Using the listing below, please gather every line containing the word "from".

__RECORDED DATA__:
___
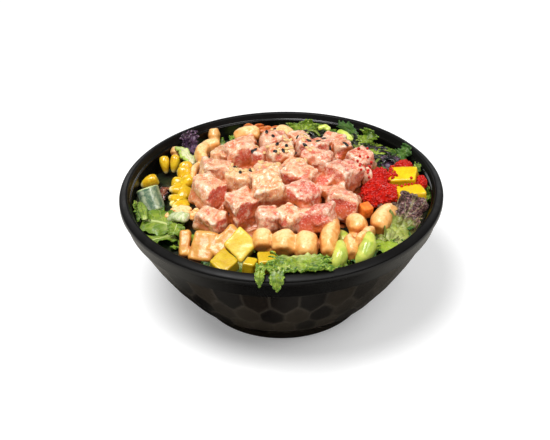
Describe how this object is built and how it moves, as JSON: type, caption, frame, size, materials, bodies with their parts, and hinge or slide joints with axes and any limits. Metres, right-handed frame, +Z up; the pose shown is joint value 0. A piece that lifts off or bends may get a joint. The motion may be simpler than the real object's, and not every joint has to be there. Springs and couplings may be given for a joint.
{
  "type": "poke bowl",
  "caption": "Poke bowl: round black takeaway bowl with a hammered wall, filled with salad, cubed tuna in creamy sauce, mango, corn, roe, edamame and seaweed.",
  "frame": {"origin": "middle of the flat underside of the bowl's foot", "axes": "+Z up along the bowl's axis; -Y towards the side shown in front, +X to its right"},
  "size_m": [0.185, 0.187, 0.0973],
  "materials": {
    "bowl_black": "black glossy thermoformed plastic",
    "tuna": "raw tuna in a creamy coat, wet",
    "sauce": "thick smooth peach-coloured sauce",
    "mango": "ripe mango, moist cut faces",
    "corn": "cooked sweet corn",
    "edamame": "cooked green soy beans",
    "cucumber": "dark green striped skin, pale flesh",
    "roe": "bright red fish roe, wet",
    "carrot": "raw carrot, moist",
    "seaweed": "dark wet seaweed strips",
    "lettuce": "green frilly lettuce",
    "pale_leaf": "pale ribs and stems",
    "red_leaf": "purple and red salad leaves",
    "pepper": "yellow-green strips of pepper",
    "salad": "mixed salad bed"
  },
  "bodies": {
    "root": {"bowl": "bowl_black", "mango_front_1": "mango", "mango_front_2": "mango", "mango_front_3": "mango", "mango_front_4": "mango", "mango_right_1": "mango", "mango_right_2": "mango", "carrot_cube": "carrot", "corn_kernel_1": "corn", "corn_kernel_2": "corn", "corn_kernel_3": "corn", "edamame_1": "edamame", "edamame_2": "edamame", "edamame_3": "edamame", "cucumber_piece": "cucumber", "sauce_front_left_1": "sauce", "sauce_front_left_2": "sauce", "sauce_front_left_3": "sauce", "sauce_front_1": "sauce", "sauce_front_2": "sauce", "sauce_front_3": "sauce", "sauce_front_4": "sauce", "sauce_right_1": "sauce", "sauce_right_2": "sauce", "sauce_right_3": "sauce", "sauce_right_4": "sauce", "sauce_left_1": "sauce", "sauce_left_2": "sauce", "sauce_wall_1": "sauce", "sauce_wall_2": "sauce", "sauce_back_1": "sauce", "sauce_back_2": "sauce", "red_onion_bit": "red_leaf", "spring_onion_piece": "pale_leaf", "green_bean_piece": "lettuce", "pepper_strip_1": "pepper", "pepper_strip_2": "pepper", "roe_heap": "roe", "roe_back": "roe", "roe_right": "roe", "lettuce_front": "lettuce", "lollo_rosso": "red_leaf", "lettuce_left": "lettuce", "red_leaf": "red_leaf", "purple_leaf": "red_leaf", "cabbage_rib": "pale_leaf", "lettuce_back": "lettuce", "lettuce_curly": "lettuce", "lettuce_side": "lettuce", "wall_leaf": "lettuce", "edge_leaf": "lettuce", "small_leaf": "lettuce", "tuna_heap": "tuna", "corn_heap": "corn", "carrot_shreds": "carrot", "seaweed_heap": "seaweed", "salad_bed": "salad"}
  },
  "joints": []
}
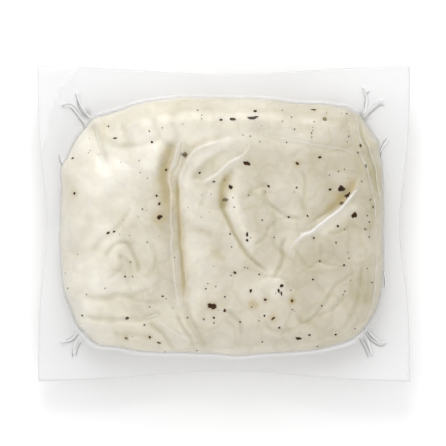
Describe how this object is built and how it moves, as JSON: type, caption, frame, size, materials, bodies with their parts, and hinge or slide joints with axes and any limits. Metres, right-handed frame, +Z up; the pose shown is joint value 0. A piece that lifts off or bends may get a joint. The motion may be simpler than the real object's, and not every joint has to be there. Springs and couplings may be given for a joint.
{
  "type": "vacuum-packed halloumi",
  "caption": "Folded block of halloumi with flecks of mint, sealed in a clear vacuum pouch with a flat drawn-in flange, lying on its back.",
  "frame": {"origin": "on the surface that the pouch lies on, below the middle of its outline", "axes": "+X along the pouch's longer side, +Y towards the pouch's upper edge, +Z up through the folded side of the cheese"},
  "size_m": [0.1302, 0.1103, 0.0271],
  "materials": {
    "cheese": "soft pressed curd, moist and slightly translucent",
    "film": "clear glossy vacuum film",
    "mint": "dry crumbled leaf"
  },
  "bodies": {
    "root": {"vacuum_pouch": "cheese"}
  },
  "joints": []
}
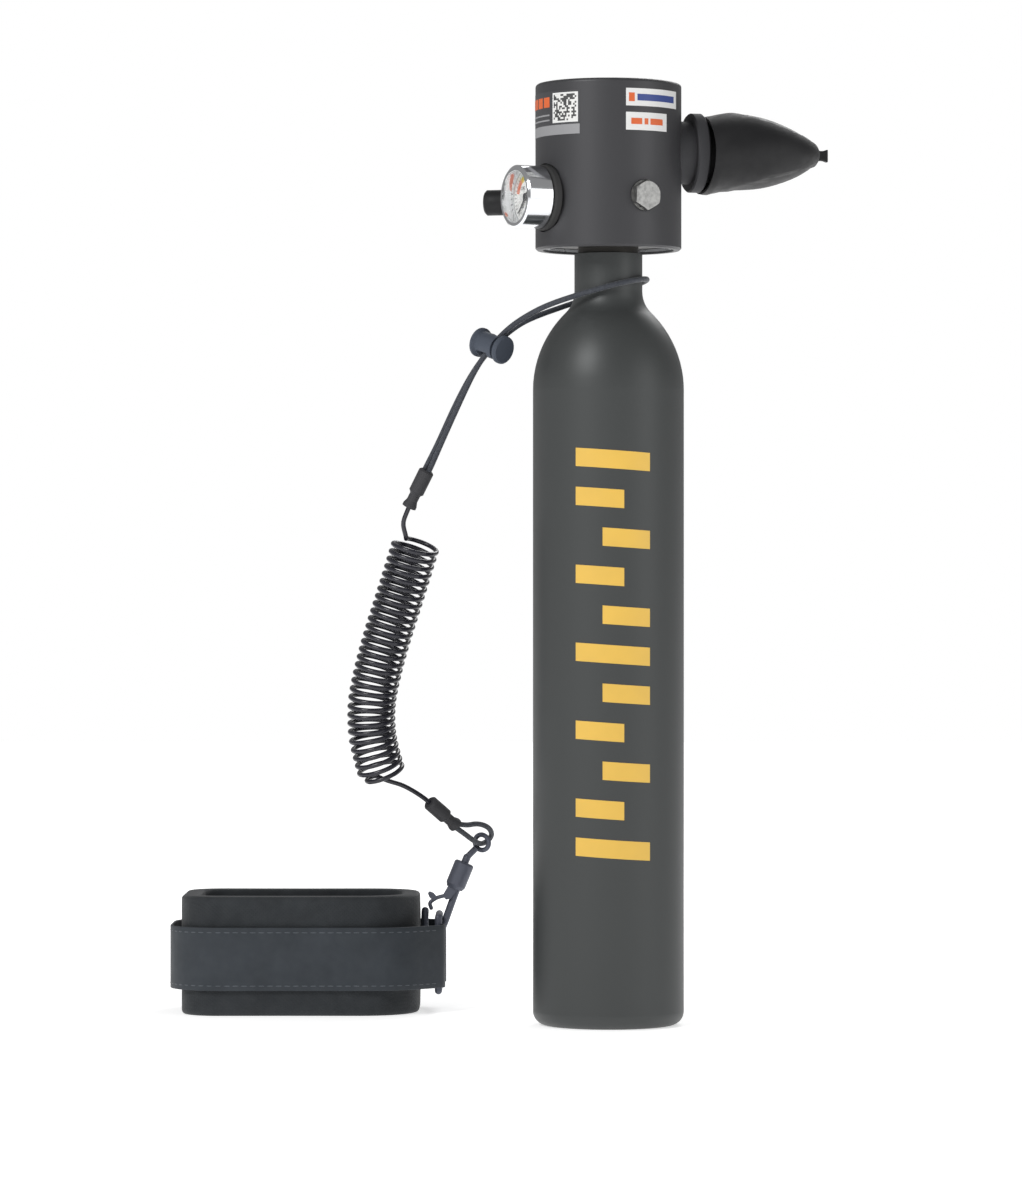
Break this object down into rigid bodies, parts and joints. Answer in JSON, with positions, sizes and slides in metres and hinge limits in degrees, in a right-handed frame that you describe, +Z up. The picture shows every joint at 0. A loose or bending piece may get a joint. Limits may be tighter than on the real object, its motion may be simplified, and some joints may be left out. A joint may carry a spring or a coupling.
{
  "type": "mini scuba tank",
  "caption": "Small hand-held dive bottle with a round screw-on regulator head, pressure gauge, capped mouthpiece and a coiled lanyard to a padded wrist strap.",
  "frame": {"origin": "centre of the bottle's flat base, on the bottle's axis", "axes": "+Z up the bottle's axis, +X towards the mouthpiece's side (it points 14 degrees behind +X), -Y towards the front"},
  "size_m": [0.2667, 0.1348, 0.3735],
  "materials": {
    "bottle_coat": "fine satin-matte powder coat on aluminium",
    "head_coat": "satin black anodised aluminium",
    "brass_core": "machined brass",
    "steel": "machined stainless steel",
    "spring_steel": "drawn spring wire",
    "chrome_trim": "polished chrome plate",
    "seal_rubber": "nitrile seal rubber",
    "soft_black": "matte moulded silicone",
    "clear_lens": "clear polycarbonate",
    "dial_white": "printed white dial",
    "moulded_black": "moulded black nylon",
    "lock_plastic": "moulded blue-black acetal",
    "silicone_clear": "translucent silicone membrane",
    "cord_weave": "braided nylon cord",
    "coil_sheath": "glossy polyurethane over a core",
    "hook_coat": "gun-metal coated zinc casting",
    "webbing": "woven nylon webbing",
    "pad_foam": "knit-faced neoprene foam"
  },
  "bodies": {
    "tank": {"body_o_ring": "seal_rubber", "bourdon_tube": "brass_core", "burst_disc": "brass_core", "burst_disc_plug": "steel", "cylinder": "bottle_coat", "diaphragm": "silicone_clear", "exhaust_cover": "moulded_black", "exhaust_valve": "silicone_clear", "fill_nipple": "steel", "fill_spring": "spring_steel", "first_stage_cap": "brass_core", "gauge_bezel": "chrome_trim", "gauge_boot": "seal_rubber", "gauge_case": "chrome_trim", "gauge_dial": "dial_white", "gauge_lens": "clear_lens", "gauge_stem": "brass_core", "head_housing": "head_coat", "inlet_filter": "brass_core", "lever_pin": "steel", "mouthpiece": "soft_black", "mouthpiece_port": "moulded_black", "neck_o_ring": "seal_rubber", "piston_spring": "spring_steel", "poppet_spring": "spring_steel", "port_ring": "moulded_black", "purge_spring": "spring_steel", "retaining_circlip": "spring_steel", "top_cover": "head_coat", "valve_barrel": "brass_core", "valve_body": "brass_core", "valve_seat": "dial_white"},
    "purge_button": {"purge_button": "moulded_black"},
    "diaphragm_plate": {"diaphragm_plate": "steel"},
    "demand_lever": {"demand_lever": "steel"},
    "demand_poppet": {"demand_poppet": "brass_core", "poppet_nut": "steel"},
    "piston": {"first_stage_piston": "brass_core", "piston_o_ring": "seal_rubber"},
    "gauge_needle": {"gauge_needle": "moulded_black"},
    "fill_poppet": {"fill_poppet": "steel"},
    "fill_cap": {"fill_cap": "soft_black"},
    "mouthpiece_cover": {"mouthpiece_cover": "soft_black"},
    "lanyard": {"neck_cord": "cord_weave", "cord_lock_body": "lock_plastic", "cord_lock_spring": "spring_steel", "upper_sleeve": "moulded_black", "coil_lead_top": "coil_sheath", "coil_body": "coil_sheath", "coil_lead_bottom": "coil_sheath", "lower_sleeve": "moulded_black", "end_loop": "cord_weave", "snap_hook": "hook_coat", "strap_ring": "hook_coat", "strap_band": "webbing", "strap_pad": "pad_foam"},
    "cord_lock_plunger": {"cord_lock_plunger": "lock_plastic"},
    "swivel_eye": {"swivel_eye": "hook_coat"},
    "hook_gate": {"hook_gate": "hook_coat"}
  },
  "joints": [
    {"name": "purge_press", "type": "slide", "parent": "tank", "child": "purge_button", "axis": [0, 0, 1], "range_m": [-0.004, 0], "stiffness_N_per_m": 600, "springref_m": 0.002, "deforming": ["purge_spring", "diaphragm"]},
    {"name": "plate_follow", "type": "slide", "parent": "tank", "child": "diaphragm_plate", "axis": [0, 0, 1], "range_m": [-0.0028, 0]},
    {"name": "lever_turn", "type": "hinge", "parent": "tank", "child": "demand_lever", "pos_m": [0.01067, 0.00266, 0.347], "axis": [-0.2419, 0.9703, 0], "range_deg": [-11.46, 0]},
    {"name": "poppet_lift", "type": "slide", "parent": "tank", "child": "demand_poppet", "axis": [0.9703, 0.2419, 0], "range_m": [0, 0.001], "deforming": ["poppet_spring"]},
    {"name": "piston_slide", "type": "slide", "parent": "tank", "child": "piston", "axis": [0, 0, 1], "range_m": [-0.0012, 0], "stiffness_N_per_m": 8000, "springref_m": 0.001, "deforming": ["piston_spring"]},
    {"name": "needle_turn", "type": "hinge", "parent": "tank", "child": "gauge_needle", "pos_m": [-0.03285, -0.01746, 0.3275], "axis": [0.8829, 0.4695, 0], "range_deg": [0, 270]},
    {"name": "fill_check", "type": "slide", "parent": "tank", "child": "fill_poppet", "axis": [0.9659, -0.2588, 0], "range_m": [0, 0.002], "stiffness_N_per_m": 300, "springref_m": -0.002, "deforming": ["fill_spring"]},
    {"name": "fill_cap_off", "type": "slide", "parent": "tank", "child": "fill_cap", "axis": [-0.9659, 0.2588, 0], "range_m": [0, 0.03]},
    {"name": "mouthpiece_cover_off", "type": "slide", "parent": "tank", "child": "mouthpiece_cover", "axis": [0.9703, 0.2419, 0], "range_m": [0, 0.06]},
    {"name": "lanyard_turn", "type": "hinge", "parent": "tank", "child": "lanyard", "pos_m": [0, 0, 0], "axis": [0, 0, 1], "continuous": true},
    {"name": "cord_lock_press", "type": "slide", "parent": "lanyard", "child": "cord_lock_plunger", "axis": [-0.7005, 0.6605, 0.2702], "range_m": [0, 0.0018], "stiffness_N_per_m": 800, "springref_m": -0.001, "deforming": ["cord_lock_spring"]},
    {"name": "eye_swivel", "type": "hinge", "parent": "lanyard", "child": "swivel_eye", "pos_m": [-0.0577, 0.07, 0.06075], "axis": [0.3781, 0, 0.9258], "range_deg": [-15, 15]},
    {"name": "gate_open", "type": "hinge", "parent": "lanyard", "child": "hook_gate", "pos_m": [-0.0649, 0.07, 0.0474], "axis": [0, 1, 0], "range_deg": [-14, 0], "stiffness_Nm_per_rad": 0.02, "springref_deg": 11.46}
  ],
  "couplings": [
    {"joint": "plate_follow", "follows": "purge_press", "ratio": 0.7},
    {"joint": "lever_turn", "follows": "purge_press", "rad_per_m": 50},
    {"joint": "poppet_lift", "follows": "purge_press", "ratio": -0.25}
  ]
}
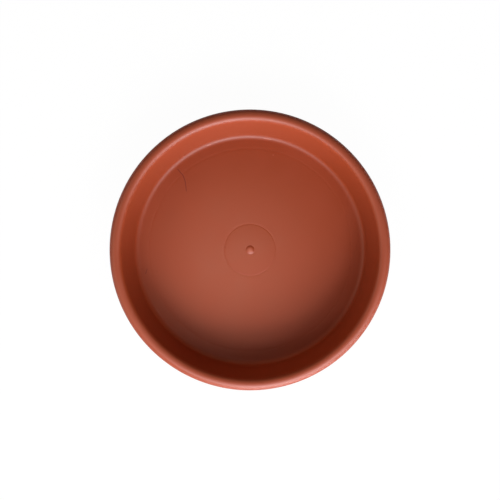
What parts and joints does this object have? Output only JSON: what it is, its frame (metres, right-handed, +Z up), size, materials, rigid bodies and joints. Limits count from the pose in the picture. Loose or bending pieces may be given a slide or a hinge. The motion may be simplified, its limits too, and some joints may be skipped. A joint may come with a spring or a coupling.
{
  "type": "plant saucer",
  "caption": "Round plastic saucer with a flat floor, steep wall and rolled rim that catches the water draining from a plant pot.",
  "frame": {"origin": "on the saucer's axis, at the level that its foot ring stands on", "axes": "+Z up along the axis of the saucer, out of its open side; the saucer is round, so +X and +Y are any two level directions at a right angle"},
  "size_m": [0.2032, 0.2032, 0.032],
  "materials": {
    "saucer_plastic": "satin terracotta-coloured polypropylene with a fine spark-eroded mould grain"
  },
  "bodies": {
    "root": {"saucer": "saucer_plastic"}
  },
  "joints": []
}
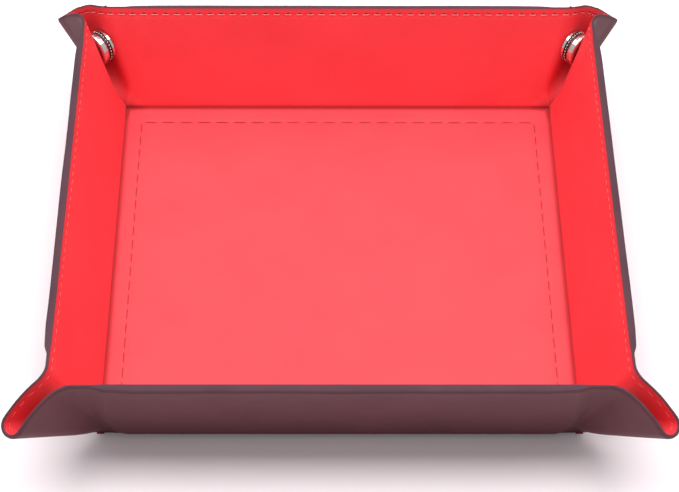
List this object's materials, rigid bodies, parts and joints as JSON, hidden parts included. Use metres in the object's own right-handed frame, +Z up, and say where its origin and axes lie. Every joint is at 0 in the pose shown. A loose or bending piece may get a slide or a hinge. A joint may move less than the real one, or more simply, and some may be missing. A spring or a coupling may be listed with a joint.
{
  "type": "folding dice tray",
  "caption": "Square folding dice tray of lined imitation leather, with pinched ears at the corners held by press studs.",
  "frame": {"origin": "centre of the base's underside, on the surface that the tray stands on", "axes": "+Z up out of the tray, +X to its right and +Y to its back, square to the walls"},
  "size_m": [0.205, 0.205, 0.0378],
  "materials": {
    "outer_leather": "satin dark purple-brown imitation leather, fine grain",
    "lining_leather": "satin red imitation leather, fine grain",
    "stiffener_board": "matt grey-brown pressed card",
    "thread": "twisted red polyester thread",
    "snap_metal": "polished nickel plate"
  },
  "bodies": {
    "base": {"base_board": "stiffener_board", "base_cover": "outer_leather", "base_lining": "lining_leather", "base_stitching": "thread"},
    "left_wall": {"left_wall_board": "stiffener_board", "left_wall_cover": "outer_leather", "left_wall_lining": "lining_leather", "left_wall_stitching": "thread"},
    "right_wall": {"right_wall_board": "stiffener_board", "right_wall_cover": "outer_leather", "right_wall_lining": "lining_leather", "right_wall_stitching": "thread"},
    "front_wall": {"front_wall_board": "stiffener_board", "front_wall_cover": "outer_leather", "front_wall_lining": "lining_leather", "front_wall_stitching": "thread"},
    "back_wall": {"back_wall_board": "stiffener_board", "back_wall_cover": "outer_leather", "back_wall_lining": "lining_leather", "back_wall_stitching": "thread"},
    "front_left_side_ear": {"front_left_side_ear_cover": "outer_leather", "front_left_side_ear_lining": "lining_leather", "front_left_socket": "snap_metal", "front_left_socket_rivet": "snap_metal", "front_left_socket_spring": "snap_metal"},
    "front_left_end_ear": {"front_left_end_ear_cover": "outer_leather", "front_left_end_ear_lining": "lining_leather", "front_left_stud": "snap_metal", "front_left_stud_rivet": "snap_metal"},
    "front_right_side_ear": {"front_right_side_ear_cover": "outer_leather", "front_right_side_ear_lining": "lining_leather", "front_right_socket": "snap_metal", "front_right_socket_rivet": "snap_metal", "front_right_socket_spring": "snap_metal"},
    "front_right_end_ear": {"front_right_end_ear_cover": "outer_leather", "front_right_end_ear_lining": "lining_leather", "front_right_stud": "snap_metal", "front_right_stud_rivet": "snap_metal"},
    "back_left_side_ear": {"back_left_side_ear_cover": "outer_leather", "back_left_side_ear_lining": "lining_leather", "back_left_socket": "snap_metal", "back_left_socket_rivet": "snap_metal", "back_left_socket_spring": "snap_metal"},
    "back_left_end_ear": {"back_left_end_ear_cover": "outer_leather", "back_left_end_ear_lining": "lining_leather", "back_left_stud": "snap_metal", "back_left_stud_rivet": "snap_metal"},
    "back_right_side_ear": {"back_right_side_ear_cover": "outer_leather", "back_right_side_ear_lining": "lining_leather", "back_right_socket": "snap_metal", "back_right_socket_rivet": "snap_metal", "back_right_socket_spring": "snap_metal"},
    "back_right_end_ear": {"back_right_end_ear_cover": "outer_leather", "back_right_end_ear_lining": "lining_leather", "back_right_stud": "snap_metal", "back_right_stud_rivet": "snap_metal"}
  },
  "joints": [
    {"name": "left_wall_fold", "type": "hinge", "parent": "base", "child": "left_wall", "pos_m": [-0.075, 0, 0.0026], "axis": [0, -1, 0], "range_deg": [0, 69]},
    {"name": "right_wall_fold", "type": "hinge", "parent": "base", "child": "right_wall", "pos_m": [0.075, 0, 0.0026], "axis": [0, 1, 0], "range_deg": [0, 69]},
    {"name": "front_wall_fold", "type": "hinge", "parent": "base", "child": "front_wall", "pos_m": [0, -0.075, 0.0026], "axis": [1, 0, 0], "range_deg": [0, 69]},
    {"name": "back_wall_fold", "type": "hinge", "parent": "base", "child": "back_wall", "pos_m": [0, 0.075, 0.0026], "axis": [-1, 0, 0], "range_deg": [0, 69]},
    {"name": "front_left_side_ear_fold", "type": "hinge", "parent": "left_wall", "child": "front_left_side_ear", "pos_m": [-0.075, -0.07118, 0.0026], "axis": [-0.3236, -0.3236, 0.8891], "range_deg": [0, 47.69]},
    {"name": "front_left_end_ear_fold", "type": "hinge", "parent": "front_left_side_ear", "child": "front_left_end_ear", "pos_m": [-0.07576, -0.07576, 0.00205], "axis": [0.5673, 0.5673, -0.5969], "range_deg": [0, 177.45]},
    {"name": "front_right_side_ear_fold", "type": "hinge", "parent": "right_wall", "child": "front_right_side_ear", "pos_m": [0.075, -0.07118, 0.0026], "axis": [-0.3236, 0.3236, -0.8891], "range_deg": [0, 47.69]},
    {"name": "front_right_end_ear_fold", "type": "hinge", "parent": "front_right_side_ear", "child": "front_right_end_ear", "pos_m": [0.07576, -0.07576, 0.00205], "axis": [0.5673, -0.5673, 0.5969], "range_deg": [0, 177.45]},
    {"name": "back_left_side_ear_fold", "type": "hinge", "parent": "left_wall", "child": "back_left_side_ear", "pos_m": [-0.075, 0.07118, 0.0026], "axis": [0.3236, -0.3236, -0.8891], "range_deg": [0, 47.69]},
    {"name": "back_left_end_ear_fold", "type": "hinge", "parent": "back_left_side_ear", "child": "back_left_end_ear", "pos_m": [-0.07576, 0.07576, 0.00205], "axis": [-0.5673, 0.5673, 0.5969], "range_deg": [0, 177.45]},
    {"name": "back_right_side_ear_fold", "type": "hinge", "parent": "right_wall", "child": "back_right_side_ear", "pos_m": [0.075, 0.07118, 0.0026], "axis": [0.3236, 0.3236, 0.8891], "range_deg": [0, 47.69]},
    {"name": "back_right_end_ear_fold", "type": "hinge", "parent": "back_right_side_ear", "child": "back_right_end_ear", "pos_m": [0.07576, 0.07576, 0.00205], "axis": [-0.5673, -0.5673, -0.5969], "range_deg": [0, 177.45]}
  ],
  "couplings": [
    {"joint": "right_wall_fold", "follows": "left_wall_fold", "ratio": 1},
    {"joint": "front_wall_fold", "follows": "left_wall_fold", "ratio": 1},
    {"joint": "back_wall_fold", "follows": "left_wall_fold", "ratio": 1},
    {"joint": "front_left_side_ear_fold", "follows": "left_wall_fold", "ratio": 0.69084},
    {"joint": "front_left_end_ear_fold", "follows": "left_wall_fold", "ratio": 2.5714},
    {"joint": "front_right_side_ear_fold", "follows": "left_wall_fold", "ratio": 0.69084},
    {"joint": "front_right_end_ear_fold", "follows": "left_wall_fold", "ratio": 2.5714},
    {"joint": "back_left_side_ear_fold", "follows": "left_wall_fold", "ratio": 0.69084},
    {"joint": "back_left_end_ear_fold", "follows": "left_wall_fold", "ratio": 2.5714},
    {"joint": "back_right_side_ear_fold", "follows": "left_wall_fold", "ratio": 0.69084},
    {"joint": "back_right_end_ear_fold", "follows": "left_wall_fold", "ratio": 2.5714}
  ]
}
___
__CORRECT RESULT__:
What parts and joints does this object have? Output only JSON: what it is, its frame (metres, right-handed, +Z up), size, materials, rigid bodies and joints. Limits count from the pose in the picture. Loose or bending pieces may be given a slide or a hinge. The motion may be simplified, its limits too, and some joints may be skipped. A joint may come with a spring or a coupling.
  "caption": "Round plastic saucer with a flat floor, steep wall and rolled rim that catches the water draining from a plant pot.",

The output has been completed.